» Do this: The required output is a word-for-word copy of the lines from the line bearing "# ---- moulded" through the line bearing "before = set(bpy.data.objects)", inclusive, and no other lines.

» Extracted entries:
_____
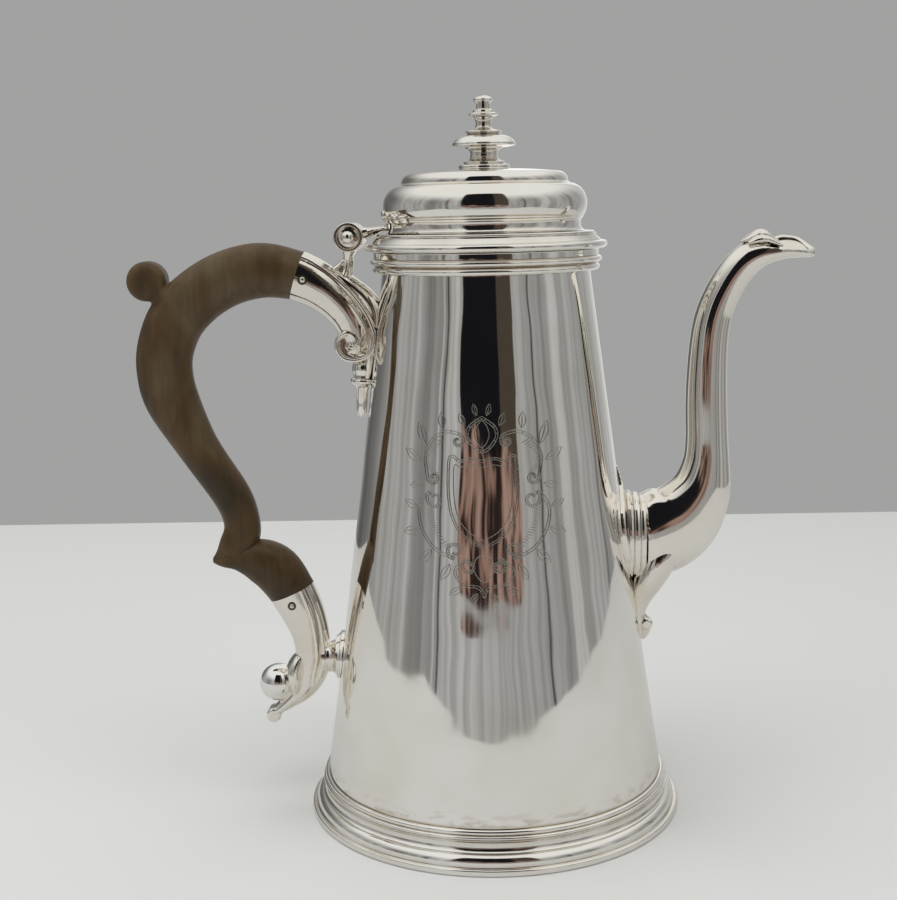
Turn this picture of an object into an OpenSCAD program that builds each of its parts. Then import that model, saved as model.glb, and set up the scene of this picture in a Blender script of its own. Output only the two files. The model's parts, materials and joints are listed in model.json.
_____
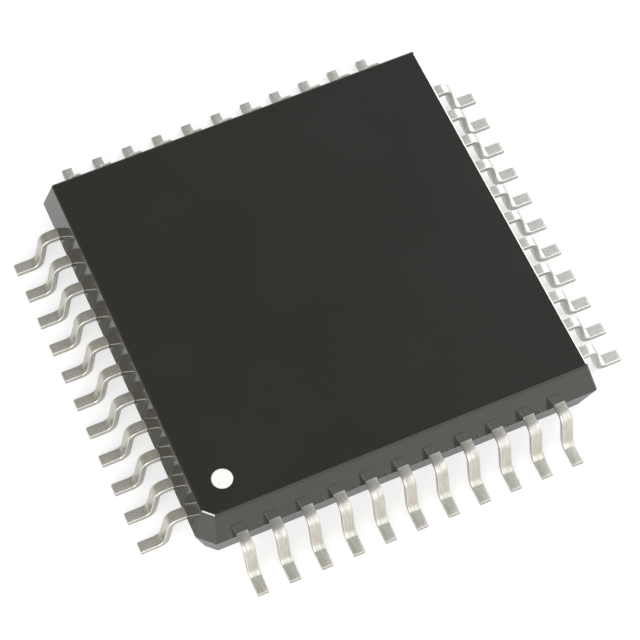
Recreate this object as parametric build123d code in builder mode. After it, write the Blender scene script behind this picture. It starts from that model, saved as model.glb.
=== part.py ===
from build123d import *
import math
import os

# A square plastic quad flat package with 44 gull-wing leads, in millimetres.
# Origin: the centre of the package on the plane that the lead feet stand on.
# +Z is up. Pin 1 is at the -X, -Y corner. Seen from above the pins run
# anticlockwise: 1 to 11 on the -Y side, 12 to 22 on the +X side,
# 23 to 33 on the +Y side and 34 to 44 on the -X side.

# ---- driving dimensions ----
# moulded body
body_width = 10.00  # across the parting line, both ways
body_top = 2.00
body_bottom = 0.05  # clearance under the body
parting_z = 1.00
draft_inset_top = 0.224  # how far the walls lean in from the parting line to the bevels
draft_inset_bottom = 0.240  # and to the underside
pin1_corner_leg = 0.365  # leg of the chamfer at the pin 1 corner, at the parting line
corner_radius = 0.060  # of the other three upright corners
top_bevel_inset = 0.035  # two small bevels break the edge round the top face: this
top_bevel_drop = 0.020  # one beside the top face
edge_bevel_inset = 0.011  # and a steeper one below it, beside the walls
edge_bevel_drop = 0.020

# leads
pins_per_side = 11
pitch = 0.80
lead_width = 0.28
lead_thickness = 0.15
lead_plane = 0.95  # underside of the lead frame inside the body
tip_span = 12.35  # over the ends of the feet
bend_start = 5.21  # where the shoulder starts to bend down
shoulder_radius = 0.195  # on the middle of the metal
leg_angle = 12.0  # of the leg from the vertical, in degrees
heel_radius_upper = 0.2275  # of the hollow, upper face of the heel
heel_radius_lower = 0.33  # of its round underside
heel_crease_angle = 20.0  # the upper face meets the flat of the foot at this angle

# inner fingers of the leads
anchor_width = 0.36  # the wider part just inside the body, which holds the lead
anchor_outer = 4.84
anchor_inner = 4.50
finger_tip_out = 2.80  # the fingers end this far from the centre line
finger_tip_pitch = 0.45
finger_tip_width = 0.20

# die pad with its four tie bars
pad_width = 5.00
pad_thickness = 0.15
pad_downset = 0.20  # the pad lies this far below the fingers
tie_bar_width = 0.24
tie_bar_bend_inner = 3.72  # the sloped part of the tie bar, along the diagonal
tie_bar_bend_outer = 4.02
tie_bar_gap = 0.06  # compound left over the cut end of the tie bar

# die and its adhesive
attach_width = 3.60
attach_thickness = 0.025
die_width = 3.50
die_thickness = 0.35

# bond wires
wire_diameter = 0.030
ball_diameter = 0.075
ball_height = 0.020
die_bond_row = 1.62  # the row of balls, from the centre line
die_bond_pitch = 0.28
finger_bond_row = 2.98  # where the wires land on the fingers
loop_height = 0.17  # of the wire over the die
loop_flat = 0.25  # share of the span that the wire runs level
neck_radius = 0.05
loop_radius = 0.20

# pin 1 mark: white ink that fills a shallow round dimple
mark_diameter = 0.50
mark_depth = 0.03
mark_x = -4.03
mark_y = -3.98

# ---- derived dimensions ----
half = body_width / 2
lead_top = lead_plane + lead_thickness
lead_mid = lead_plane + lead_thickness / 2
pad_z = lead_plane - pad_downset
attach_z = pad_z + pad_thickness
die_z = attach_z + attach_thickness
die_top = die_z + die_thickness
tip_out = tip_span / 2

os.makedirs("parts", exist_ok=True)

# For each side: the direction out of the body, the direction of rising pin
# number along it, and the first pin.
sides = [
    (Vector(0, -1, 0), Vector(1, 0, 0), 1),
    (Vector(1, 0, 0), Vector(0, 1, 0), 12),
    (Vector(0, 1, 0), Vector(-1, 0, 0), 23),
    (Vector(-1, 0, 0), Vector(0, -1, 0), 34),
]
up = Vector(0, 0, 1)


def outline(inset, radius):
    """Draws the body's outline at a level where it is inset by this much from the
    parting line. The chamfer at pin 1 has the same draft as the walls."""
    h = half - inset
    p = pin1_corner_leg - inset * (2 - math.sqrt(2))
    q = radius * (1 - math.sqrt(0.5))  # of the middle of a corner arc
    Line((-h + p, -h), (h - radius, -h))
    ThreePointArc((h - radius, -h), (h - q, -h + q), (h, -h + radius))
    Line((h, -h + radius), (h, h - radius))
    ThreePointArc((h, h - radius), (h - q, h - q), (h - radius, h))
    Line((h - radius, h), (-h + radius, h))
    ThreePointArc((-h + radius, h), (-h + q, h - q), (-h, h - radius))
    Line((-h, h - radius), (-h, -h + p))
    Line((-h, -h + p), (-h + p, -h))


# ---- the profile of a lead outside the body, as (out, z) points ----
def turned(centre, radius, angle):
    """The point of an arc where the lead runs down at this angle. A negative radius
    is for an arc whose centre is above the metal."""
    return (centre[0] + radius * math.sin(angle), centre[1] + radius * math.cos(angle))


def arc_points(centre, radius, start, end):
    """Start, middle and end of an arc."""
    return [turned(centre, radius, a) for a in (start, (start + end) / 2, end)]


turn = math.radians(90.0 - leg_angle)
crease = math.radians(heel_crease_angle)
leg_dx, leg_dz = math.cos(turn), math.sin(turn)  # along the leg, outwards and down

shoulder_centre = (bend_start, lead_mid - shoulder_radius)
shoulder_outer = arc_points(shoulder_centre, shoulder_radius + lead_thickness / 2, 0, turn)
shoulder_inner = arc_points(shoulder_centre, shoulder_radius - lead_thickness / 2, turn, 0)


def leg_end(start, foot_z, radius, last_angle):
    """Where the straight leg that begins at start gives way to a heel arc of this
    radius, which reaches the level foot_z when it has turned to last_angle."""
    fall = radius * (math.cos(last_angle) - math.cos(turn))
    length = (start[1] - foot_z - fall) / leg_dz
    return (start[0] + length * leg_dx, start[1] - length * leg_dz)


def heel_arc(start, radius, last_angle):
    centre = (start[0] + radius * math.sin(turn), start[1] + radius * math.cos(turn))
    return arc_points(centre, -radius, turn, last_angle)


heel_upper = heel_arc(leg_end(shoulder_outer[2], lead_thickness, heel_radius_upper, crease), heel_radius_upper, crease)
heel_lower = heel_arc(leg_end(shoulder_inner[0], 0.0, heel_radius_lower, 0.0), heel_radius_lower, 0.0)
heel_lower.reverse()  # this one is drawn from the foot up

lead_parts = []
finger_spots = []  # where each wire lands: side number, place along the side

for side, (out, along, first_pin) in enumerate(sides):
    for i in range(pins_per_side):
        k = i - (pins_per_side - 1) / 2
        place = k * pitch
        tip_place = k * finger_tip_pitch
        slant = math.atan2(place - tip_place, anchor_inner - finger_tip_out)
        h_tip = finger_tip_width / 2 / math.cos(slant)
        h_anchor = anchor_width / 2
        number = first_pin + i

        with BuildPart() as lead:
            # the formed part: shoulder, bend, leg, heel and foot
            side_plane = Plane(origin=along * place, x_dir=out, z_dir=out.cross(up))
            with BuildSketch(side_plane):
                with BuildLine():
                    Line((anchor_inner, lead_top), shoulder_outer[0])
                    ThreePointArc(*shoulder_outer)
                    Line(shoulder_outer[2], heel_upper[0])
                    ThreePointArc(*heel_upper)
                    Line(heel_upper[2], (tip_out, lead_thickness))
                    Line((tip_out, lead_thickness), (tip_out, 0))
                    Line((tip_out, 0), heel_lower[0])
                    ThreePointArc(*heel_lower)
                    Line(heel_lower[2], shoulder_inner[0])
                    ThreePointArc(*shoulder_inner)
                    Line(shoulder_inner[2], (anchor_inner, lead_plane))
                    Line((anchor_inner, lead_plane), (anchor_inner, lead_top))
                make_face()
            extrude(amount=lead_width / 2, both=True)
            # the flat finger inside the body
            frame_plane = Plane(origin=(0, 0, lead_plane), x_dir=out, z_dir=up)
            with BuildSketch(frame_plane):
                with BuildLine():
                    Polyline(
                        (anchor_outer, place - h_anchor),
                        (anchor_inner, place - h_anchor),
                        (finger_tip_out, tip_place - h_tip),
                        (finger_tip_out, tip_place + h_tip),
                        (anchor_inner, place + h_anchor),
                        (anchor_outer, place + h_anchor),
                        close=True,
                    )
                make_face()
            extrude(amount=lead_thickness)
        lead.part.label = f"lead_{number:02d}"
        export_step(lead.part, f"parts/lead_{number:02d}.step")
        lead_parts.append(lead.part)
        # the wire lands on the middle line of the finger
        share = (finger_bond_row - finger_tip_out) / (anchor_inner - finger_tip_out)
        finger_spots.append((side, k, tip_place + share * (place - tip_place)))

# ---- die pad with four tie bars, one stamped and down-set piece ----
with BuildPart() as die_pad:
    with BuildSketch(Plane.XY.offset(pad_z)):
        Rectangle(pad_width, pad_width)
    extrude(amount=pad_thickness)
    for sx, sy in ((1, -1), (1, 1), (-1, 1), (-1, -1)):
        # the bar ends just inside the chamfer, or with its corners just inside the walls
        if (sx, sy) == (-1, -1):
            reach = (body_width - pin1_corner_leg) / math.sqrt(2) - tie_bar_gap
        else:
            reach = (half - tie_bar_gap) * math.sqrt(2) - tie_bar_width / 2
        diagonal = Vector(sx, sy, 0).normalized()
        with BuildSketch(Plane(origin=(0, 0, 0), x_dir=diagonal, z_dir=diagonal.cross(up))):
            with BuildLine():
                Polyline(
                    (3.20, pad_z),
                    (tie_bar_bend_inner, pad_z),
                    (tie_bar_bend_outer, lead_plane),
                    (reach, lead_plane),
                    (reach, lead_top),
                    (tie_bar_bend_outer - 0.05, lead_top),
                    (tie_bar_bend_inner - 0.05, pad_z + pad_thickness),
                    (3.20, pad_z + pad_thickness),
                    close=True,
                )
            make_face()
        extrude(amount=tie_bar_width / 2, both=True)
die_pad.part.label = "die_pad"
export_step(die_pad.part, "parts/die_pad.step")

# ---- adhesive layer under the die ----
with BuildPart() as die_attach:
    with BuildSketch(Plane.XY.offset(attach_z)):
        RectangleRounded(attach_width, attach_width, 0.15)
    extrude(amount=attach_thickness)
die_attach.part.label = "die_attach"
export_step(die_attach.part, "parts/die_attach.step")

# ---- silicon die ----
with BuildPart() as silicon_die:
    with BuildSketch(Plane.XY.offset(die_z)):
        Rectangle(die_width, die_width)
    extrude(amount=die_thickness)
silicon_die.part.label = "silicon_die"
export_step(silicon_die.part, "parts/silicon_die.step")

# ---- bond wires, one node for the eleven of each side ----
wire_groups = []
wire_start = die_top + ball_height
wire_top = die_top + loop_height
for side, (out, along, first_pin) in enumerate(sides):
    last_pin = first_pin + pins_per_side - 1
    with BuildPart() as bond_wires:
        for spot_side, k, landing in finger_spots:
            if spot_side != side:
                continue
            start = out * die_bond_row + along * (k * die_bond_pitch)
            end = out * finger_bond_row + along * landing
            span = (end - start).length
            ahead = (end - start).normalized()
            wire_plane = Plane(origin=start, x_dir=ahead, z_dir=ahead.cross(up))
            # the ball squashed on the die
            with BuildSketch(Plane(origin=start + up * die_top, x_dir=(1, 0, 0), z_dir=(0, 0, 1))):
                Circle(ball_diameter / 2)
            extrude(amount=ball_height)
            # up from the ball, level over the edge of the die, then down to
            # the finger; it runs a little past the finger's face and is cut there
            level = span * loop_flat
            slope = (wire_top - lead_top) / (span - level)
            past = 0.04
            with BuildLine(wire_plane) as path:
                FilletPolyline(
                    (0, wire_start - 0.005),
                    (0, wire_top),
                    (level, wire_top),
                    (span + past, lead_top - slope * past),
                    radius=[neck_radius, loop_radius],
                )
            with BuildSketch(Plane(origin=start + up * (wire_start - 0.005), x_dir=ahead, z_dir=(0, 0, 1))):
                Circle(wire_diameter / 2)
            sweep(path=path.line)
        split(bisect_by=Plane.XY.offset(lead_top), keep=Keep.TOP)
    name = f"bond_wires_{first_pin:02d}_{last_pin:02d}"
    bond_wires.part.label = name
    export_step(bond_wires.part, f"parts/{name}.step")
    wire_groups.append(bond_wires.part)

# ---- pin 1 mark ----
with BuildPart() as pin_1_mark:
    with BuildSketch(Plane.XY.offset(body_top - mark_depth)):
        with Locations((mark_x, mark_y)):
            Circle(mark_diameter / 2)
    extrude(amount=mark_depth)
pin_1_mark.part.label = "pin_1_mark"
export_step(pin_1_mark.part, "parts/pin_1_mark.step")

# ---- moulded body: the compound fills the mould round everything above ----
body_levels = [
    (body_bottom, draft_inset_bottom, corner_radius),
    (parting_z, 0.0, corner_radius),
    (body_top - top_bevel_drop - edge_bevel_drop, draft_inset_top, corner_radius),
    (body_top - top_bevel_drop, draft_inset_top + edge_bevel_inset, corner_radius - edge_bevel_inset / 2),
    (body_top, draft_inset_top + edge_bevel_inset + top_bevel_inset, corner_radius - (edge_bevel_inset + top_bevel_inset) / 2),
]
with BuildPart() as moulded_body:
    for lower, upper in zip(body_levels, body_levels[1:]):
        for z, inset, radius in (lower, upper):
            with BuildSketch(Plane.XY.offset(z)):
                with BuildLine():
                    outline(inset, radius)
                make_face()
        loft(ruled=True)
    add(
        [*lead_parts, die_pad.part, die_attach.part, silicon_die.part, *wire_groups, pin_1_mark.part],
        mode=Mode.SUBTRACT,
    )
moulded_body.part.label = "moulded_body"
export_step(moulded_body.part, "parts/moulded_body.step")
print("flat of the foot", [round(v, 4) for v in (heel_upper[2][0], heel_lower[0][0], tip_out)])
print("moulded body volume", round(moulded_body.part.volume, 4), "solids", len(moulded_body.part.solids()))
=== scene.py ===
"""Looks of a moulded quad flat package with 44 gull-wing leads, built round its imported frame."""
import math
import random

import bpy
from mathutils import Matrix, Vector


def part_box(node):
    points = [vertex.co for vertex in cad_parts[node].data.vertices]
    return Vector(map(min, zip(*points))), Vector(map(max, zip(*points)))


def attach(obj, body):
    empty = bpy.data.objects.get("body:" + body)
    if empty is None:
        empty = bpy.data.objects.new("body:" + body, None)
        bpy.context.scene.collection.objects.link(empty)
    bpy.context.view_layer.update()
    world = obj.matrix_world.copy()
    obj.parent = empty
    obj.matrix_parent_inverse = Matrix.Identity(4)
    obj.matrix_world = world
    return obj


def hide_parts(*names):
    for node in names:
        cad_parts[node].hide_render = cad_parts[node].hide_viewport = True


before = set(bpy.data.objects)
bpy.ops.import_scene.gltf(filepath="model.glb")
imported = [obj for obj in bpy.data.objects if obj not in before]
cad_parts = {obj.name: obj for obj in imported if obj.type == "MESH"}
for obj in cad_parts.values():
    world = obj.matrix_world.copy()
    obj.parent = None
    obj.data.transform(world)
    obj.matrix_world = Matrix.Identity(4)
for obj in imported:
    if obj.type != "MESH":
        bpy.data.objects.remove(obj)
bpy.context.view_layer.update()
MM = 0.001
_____
» The output:
# ---- moulded body: the compound fills the mould round everything above ----
body_levels = [
    (body_bottom, draft_inset_bottom, corner_radius),
    (parting_z, 0.0, corner_radius),
    (body_top - top_bevel_drop - edge_bevel_drop, draft_inset_top, corner_radius),
    (body_top - top_bevel_drop, draft_inset_top + edge_bevel_inset, corner_radius - edge_bevel_inset / 2),
    (body_top, draft_inset_top + edge_bevel_inset + top_bevel_inset, corner_radius - (edge_bevel_inset + top_bevel_inset) / 2),
]
with BuildPart() as moulded_body:
    for lower, upper in zip(body_levels, body_levels[1:]):
        for z, inset, radius in (lower, upper):
            with BuildSketch(Plane.XY.offset(z)):
                with BuildLine():
                    outline(inset, radius)
                make_face()
        loft(ruled=True)
    add(
        [*lead_parts, die_pad.part, die_attach.part, silicon_die.part, *wire_groups, pin_1_mark.part],
        mode=Mode.SUBTRACT,
    )
moulded_body.part.label = "moulded_body"
export_step(moulded_body.part, "parts/moulded_body.step")
print("flat of the foot", [round(v, 4) for v in (heel_upper[2][0], heel_lower[0][0], tip_out)])
print("moulded body volume", round(moulded_body.part.volume, 4), "solids", len(moulded_body.part.solids()))
=== scene.py ===
"""Looks of a moulded quad flat package with 44 gull-wing leads, built round its imported frame."""
import math
import random

import bpy
from mathutils import Matrix, Vector


def part_box(node):
    points = [vertex.co for vertex in cad_parts[node].data.vertices]
    return Vector(map(min, zip(*points))), Vector(map(max, zip(*points)))


def attach(obj, body):
    empty = bpy.data.objects.get("body:" + body)
    if empty is None:
        empty = bpy.data.objects.new("body:" + body, None)
        bpy.context.scene.collection.objects.link(empty)
    bpy.context.view_layer.update()
    world = obj.matrix_world.copy()
    obj.parent = empty
    obj.matrix_parent_inverse = Matrix.Identity(4)
    obj.matrix_world = world
    return obj


def hide_parts(*names):
    for node in names:
        cad_parts[node].hide_render = cad_parts[node].hide_viewport = True


before = set(bpy.data.objects)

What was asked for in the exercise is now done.